• [YOUR GOAL] Within the material below, find each line bearing the word "Identity" and present it.

>> Start INPUT FOR THIS TASK

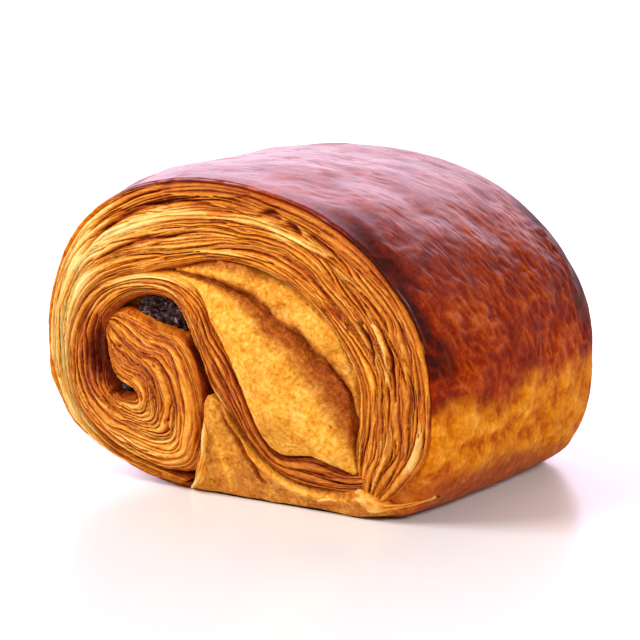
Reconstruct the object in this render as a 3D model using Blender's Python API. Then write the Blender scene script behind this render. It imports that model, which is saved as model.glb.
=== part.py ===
"""A baked pain au chocolat: laminated dough rolled round two chocolate sticks.

The roll's axis runs along Y, its flat base lies on Z = 0 and its shown end looks along -Y. Sizes are written in
millimetres and turned to metres when a mesh is made.
"""

import math

import bmesh
import bpy
import mathutils
import numpy as np

MM = 0.001

# Driving dimensions, in millimetres.
RIM_Y = 37.0  # each end's crust rim lies this far from the middle of the roll
DOME = 6.0  # how far the middle of an end stands out past its rim
BELLY_WIDTH = 0.064  # how much wider the middle of the roll is than its rims
BELLY_HEIGHT = 0.038  # how much taller it is
BELLY_POWER = 2.4  # higher is flatter along the middle
LIP_DEPTH = 1.0  # the leaves lie this much behind the crust's edge, just inside it
LIP_WIDTH = 0.05  # as a share of the way from the rim to the middle
CALM_WIDTH = 0.15  # the share of that way over which creases and swellings fade out at the rim

STICK_WIDTH = 12.0
STICK_HEIGHT = 5.6
STICK_LENGTH = 77.0  # an eight centimetre baking stick, a little slumped by the oven
STICK_EDGE = 1.1  # bevel along the edges of a chocolate stick
CLEARANCE = 0.35  # all round a stick, in its tunnel

UPPER_STICK_AT = (-15.2, 34.9)  # x and z of its middle
UPPER_STICK_TILT = -8.0  # degrees, right side down
UPPER_STICK_Y = -0.7  # both its ends lie just inside the domed ends

INNER_STICK_AT = (-22.0, 18.0)
INNER_STICK_TILT = 7.0
INNER_STICK_Y = 2.6  # it has slipped back from the shown end, so dough closes over it there
SLIT_WIDTH = 7.0  # the slit through which it shows at that end, as a dark line
SLIT_HEIGHT = 1.9

RIM_STEPS = 96
FACE_STEPS = 20
SIDE_STEPS = 8
SHOWN_POLE = (-13.0, 26.0)  # x and z of the middle of the shown end's rings

# The rim of the roll seen from the shown end, x and z, clockwise from the base's right.
RIM = [
    (27.0, 0.0),
    (37.0, 1.5),
    (42.3, 9.0),
    (43.4, 22.0),
    (40.5, 36.0),
    (31.0, 48.5),
    (18.0, 57.0),
    (2.0, 61.2),
    (-14.0, 61.4),
    (-28.0, 57.0),
    (-38.5, 47.5),
    (-43.4, 33.0),
    (-42.0, 18.0),
    (-35.0, 8.5),
    (-22.0, 2.6),
    (-10.0, 0.0),
    (8.0, 0.0),
]

# Creases of the shown end: a path of x and z, its half width and its depth.
SHOWN_CREASES = [
    ([(-21.0, 35.5), (-27.5, 32.0), (-30.6, 26.0), (-28.5, 20.5), (-24.5, 18.0), (-20.5, 18.2)], 3.0, 3.4),
    ([(-10.0, 36.0), (-6.0, 28.5), (-3.6, 20.0), (-4.2, 10.0), (-7.5, 2.0)], 3.0, 1.8),
    ([(-12.0, 44.5), (-3.0, 43.5), (6.0, 41.0), (13.0, 36.5), (20.0, 32.5), (25.0, 25.0), (27.3, 12.0)], 3.6, 2.6),
    ([(-3.0, 33.0), (3.0, 22.0), (8.5, 12.5), (14.0, 7.5), (24.0, 7.8)], 3.4, 1.8),
]
SHOWN_SWELLINGS = [((-14.0, 24.0), 11.0, 2.2), ((13.0, 22.0), 9.0, 2.4)]  # middle, radius and height

# The far end shows a plain spiral of the same roll.
SPIRAL_MIDDLE = (-17.0, 26.0)  # also the middle of that end's rings
SPIRAL_TURNS = 1.7
SPIRAL_START = 3.0
SPIRAL_PITCH = 9.5
SPIRAL_STEPS = 60
SPIRAL_CREASE = (3.2, 1.8)  # half width and depth
FAR_SWELLINGS = [((-17.0, 26.0), 12.0, 2.0), ((18.0, 28.0), 10.0, 1.2)]


def spline(points, count, closed):
    """Points spread evenly by length along a Catmull-Rom curve through the given ones."""
    p = np.array(points, float)
    if closed:
        p = np.vstack([p[-1], p, p[0], p[1]])
    else:
        p = np.vstack([2 * p[0] - p[1], p, 2 * p[-1] - p[-2]])
    t = np.linspace(0.0, 1.0, 40, endpoint=False)[:, None]
    runs = []
    for a, b, c, d in zip(p[:-3], p[1:-2], p[2:-1], p[3:]):
        runs.append(
            0.5 * (2 * b + (c - a) * t + (2 * a - 5 * b + 4 * c - d) * t**2 + (3 * b - a - 3 * c + d) * t**3)
        )
    fine = np.vstack([*runs, p[-2]])
    along = np.concatenate([[0.0], np.cumsum(np.linalg.norm(np.diff(fine, axis=0), axis=1))])
    at = np.linspace(0.0, along[-1], count, endpoint=not closed)
    return np.stack([np.interp(at, along, fine[:, k]) for k in range(2)], axis=1)


def rim_loop():
    """The rim as x and z, flat along the base."""
    loop = spline(RIM, RIM_STEPS, closed=True)
    loop[:, 1] = np.maximum(loop[:, 1], 0.0)
    return loop


def belly(k):
    """The swelling of the side at k, which runs from -1 at one rim to 1 at the other."""
    return 1.0 - abs(k) ** BELLY_POWER


def crease_depth(places, creases):
    """How deep the creases cut at each place: a bell curve of the distance to each path."""
    depth = np.zeros(len(places))
    for path, width, deep in creases:
        line = spline(path, 80, closed=False)
        near = np.min(np.linalg.norm(places[:, None, :] - line[None, :, :], axis=2), axis=1)
        depth = np.maximum(depth, deep * np.exp(-((near / width) ** 2)))
    return depth


def swelling_height(places, swellings):
    """How far the swellings stand out at each place: a bell curve round each middle."""
    height = np.zeros(len(places))
    for middle, radius, high in swellings:
        away = np.linalg.norm(places - np.array(middle), axis=1)
        height += high * np.exp(-((away / radius) ** 2))
    return height


def spiral_path():
    """The crease of the far end's spiral: its radius grows by the pitch in each turn."""
    turn = np.linspace(0.0, SPIRAL_TURNS, SPIRAL_STEPS)
    radius = SPIRAL_START + SPIRAL_PITCH * turn
    angle = 2 * math.pi * turn
    x = SPIRAL_MIDDLE[0] + radius * np.cos(angle)
    z = SPIRAL_MIDDLE[1] + radius * np.sin(angle)
    return list(zip(x, z))


def end_ring(loop, share, side):
    """One ring of an end, at a share of the way from its middle to the rim. side is -1 for the shown end."""
    middle = np.array(SHOWN_POLE if side < 0 else SPIRAL_MIDDLE)
    places = middle + share * (loop - middle)
    creases = SHOWN_CREASES if side < 0 else [(spiral_path(), *SPIRAL_CREASE)]
    swellings = SHOWN_SWELLINGS if side < 0 else FAR_SWELLINGS
    relief = swelling_height(places, swellings) - crease_depth(places, creases)
    lip = LIP_DEPTH * min(1.0, (1.0 - share) / LIP_WIDTH) * share**8
    out = DOME * (1.0 - share**2) - lip + relief * min(1.0, (1.0 - share) / CALM_WIDTH)
    return np.column_stack([places[:, 0], np.full(len(places), side * RIM_Y) + side * out, places[:, 1]])


def side_ring(loop, k):
    """One ring of the side at k between the rims."""
    swell = belly(k)
    x = loop[:, 0] * (1.0 + BELLY_WIDTH * swell)
    z = loop[:, 1] * (1.0 + BELLY_HEIGHT * swell)
    return np.column_stack([x, np.full(len(loop), k * RIM_Y), z])


def material(name, colour, roughness):
    """A Principled material in one colour."""
    made = bpy.data.materials.new(name)
    made.use_nodes = True
    shader = made.node_tree.nodes["Principled BSDF"]
    shader.inputs["Base Color"].default_value = (*colour, 1.0)
    shader.inputs["Roughness"].default_value = roughness
    shader.inputs["Metallic"].default_value = 0.0
    return made


def place(name, mesh, finish):
    """Puts a mesh into the scene as a named, smooth-shaded object."""
    made = bpy.data.objects.new(name, mesh)
    bpy.context.scene.collection.objects.link(made)
    if finish:
        mesh.materials.append(finish)
    mesh.shade_smooth()
    mesh.set_sharp_from_angle(angle=math.radians(40.0))
    return made


def dough_mesh():
    """The roll: rings from the middle of the shown end, along the side, to the middle of the far end."""
    loop = rim_loop()
    shares = np.linspace(0.0, 1.0, FACE_STEPS + 1)[1:]
    rings = [end_ring(loop, share, -1.0) for share in shares]
    rings += [side_ring(loop, k) for k in np.linspace(-1.0, 1.0, SIDE_STEPS + 1)[1:-1]]
    rings += [end_ring(loop, share, 1.0) for share in shares[::-1]]
    work = bmesh.new()
    made = [[work.verts.new(p * MM) for p in ring] for ring in rings]
    near_pole = work.verts.new(end_ring(loop[:1], 0.0, -1.0)[0] * MM)
    far_pole = work.verts.new(end_ring(loop[:1], 0.0, 1.0)[0] * MM)
    for ring, following in zip(made, made[1:]):
        for i in range(RIM_STEPS):
            j = (i + 1) % RIM_STEPS
            work.faces.new((ring[i], ring[j], following[j], following[i]))
    for i in range(RIM_STEPS):
        j = (i + 1) % RIM_STEPS
        work.faces.new((near_pole, made[0][j], made[0][i]))
        work.faces.new((far_pole, made[-1][i], made[-1][j]))
    bmesh.ops.recalc_face_normals(work, faces=work.faces)
    bmesh.ops.triangulate(work, faces=work.faces)
    mesh = bpy.data.meshes.new("dough")
    work.to_mesh(mesh)
    work.free()
    return mesh


def bar_mesh(name, at, tilt, section, ends, edge):
    """A bar along Y from one end to the other, its bevelled rectangular section tilted about the bar's axis."""
    width, height = section
    length = ends[1] - ends[0]
    work = bmesh.new()
    bmesh.ops.create_cube(work, size=1.0)
    bmesh.ops.scale(work, verts=work.verts, vec=(width * MM, length * MM, height * MM))
    long_edges = [e for e in work.edges if abs(e.verts[0].co.y - e.verts[1].co.y) > length * MM / 2]
    bmesh.ops.bevel(work, geom=long_edges, offset=edge * MM, segments=2, profile=0.5, affect="EDGES")
    middle = mathutils.Vector((at[0], sum(ends) / 2, at[1])) * MM
    turn = mathutils.Matrix.Rotation(math.radians(-tilt), 4, "Y")
    bmesh.ops.transform(work, matrix=mathutils.Matrix.Translation(middle) @ turn, verts=work.verts)
    mesh = bpy.data.meshes.new(name)
    work.to_mesh(mesh)
    work.free()
    return mesh


def cut(target, name, mesh):
    """Cuts a bar out of the target. The cutter stays as a wire guide."""
    cutter = place(name, mesh, None)
    cutter.hide_render = True
    cutter.display_type = "WIRE"
    boolean = target.modifiers.new(name, "BOOLEAN")
    boolean.operation = "DIFFERENCE"
    boolean.solver = "EXACT"
    boolean.object = cutter


def main():
    for old in list(bpy.data.objects):
        bpy.data.objects.remove(old, do_unlink=True)
    crust = material("baked laminated dough", (0.62, 0.27, 0.055), 0.55)
    chocolate = material("dark chocolate", (0.035, 0.016, 0.012), 0.35)

    dough = place("dough", dough_mesh(), crust)
    stick = (STICK_WIDTH, STICK_HEIGHT)
    tunnel = (STICK_WIDTH + 2 * CLEARANCE, STICK_HEIGHT + 2 * CLEARANCE)
    tunnel_edge = STICK_EDGE + CLEARANCE
    outside = RIM_Y + 4 * DOME
    for name, at, tilt, middle in (
        ("upper", UPPER_STICK_AT, UPPER_STICK_TILT, UPPER_STICK_Y),
        ("inner", INNER_STICK_AT, INNER_STICK_TILT, INNER_STICK_Y),
    ):
        ends = (middle - STICK_LENGTH / 2, middle + STICK_LENGTH / 2)
        place(f"chocolate_stick_{name}", bar_mesh(name, at, tilt, stick, ends, STICK_EDGE), chocolate)
        shown = ends[0] - CLEARANCE if name == "inner" else -outside
        bore = bar_mesh(f"{name}_tunnel", at, tilt, tunnel, (shown, outside), tunnel_edge)
        cut(dough, f"{name}_tunnel", bore)
    slit = (SLIT_WIDTH, SLIT_HEIGHT)
    slit_edge = SLIT_HEIGHT / 4
    cut(dough, "slit", bar_mesh("slit", INNER_STICK_AT, INNER_STICK_TILT, slit, (-outside, 0.0), slit_edge))


main()
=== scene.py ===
# %% [markdown]
# # A pain au chocolat, leaf by leaf
#
# A pain au chocolat is a sheet of laminated dough, butter and dough folded into many leaves, rolled round
# two sticks of dark chocolate. Its top is brushed with egg and bakes to a glossy red-brown crust. Its ends
# aren't brushed, so there the leaves lift, split and stay golden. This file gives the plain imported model
# that look: a crust, two ends of real leaves, a big steam pocket and the chocolate. All sizes are in
# millimetres until a mesh is made. X is across the roll, Y along its axis, with the shown end at the low
# side, and Z is up.

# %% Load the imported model
import math

import bpy
import numpy as np
from mathutils import Matrix, Vector


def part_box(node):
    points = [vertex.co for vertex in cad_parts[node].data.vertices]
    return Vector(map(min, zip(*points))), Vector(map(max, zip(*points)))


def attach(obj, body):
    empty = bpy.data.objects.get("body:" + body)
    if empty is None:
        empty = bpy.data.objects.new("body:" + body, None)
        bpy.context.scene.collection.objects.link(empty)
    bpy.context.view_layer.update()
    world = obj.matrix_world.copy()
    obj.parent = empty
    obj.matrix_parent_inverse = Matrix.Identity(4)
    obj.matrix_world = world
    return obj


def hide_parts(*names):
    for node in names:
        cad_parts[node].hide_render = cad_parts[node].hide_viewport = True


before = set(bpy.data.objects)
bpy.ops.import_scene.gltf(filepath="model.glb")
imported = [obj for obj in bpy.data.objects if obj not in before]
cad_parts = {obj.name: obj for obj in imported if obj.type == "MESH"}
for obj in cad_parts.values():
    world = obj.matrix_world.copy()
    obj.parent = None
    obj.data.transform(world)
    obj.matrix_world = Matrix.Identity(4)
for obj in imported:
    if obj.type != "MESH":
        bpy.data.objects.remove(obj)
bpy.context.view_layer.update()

MM = 0.001
low, high = (np.array(corner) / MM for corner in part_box("dough"))
print("the dough's box in mm:", low.round(1), high.round(1))

# %% [markdown]
# ## Curves, noise and colours
#
# Three small tools do most of the work. A Catmull-Rom curve passes through the few points that an outline
# needs. Seeded noise on a lattice gives everything its unevenness, the same on each run. And a colour is
# written as the hex value that a paint program shows, which one function turns into the linear values that
# Blender's shaders work in. Blender has curves and displacement textures of its own, but with arrays one
# formula can shape a leaf and also say how browned it is.


# %% Curves
STEPS_PER_STRETCH = 40


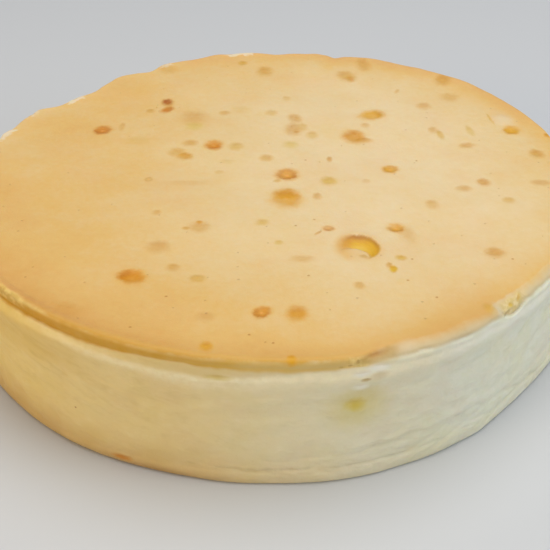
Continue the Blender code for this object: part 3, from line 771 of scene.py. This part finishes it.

>> End INPUT FOR THIS TASK

• [SOLUTION]
    obj.matrix_parent_inverse = Matrix.Identity(4)
    obj.matrix_world = Matrix.Identity(4)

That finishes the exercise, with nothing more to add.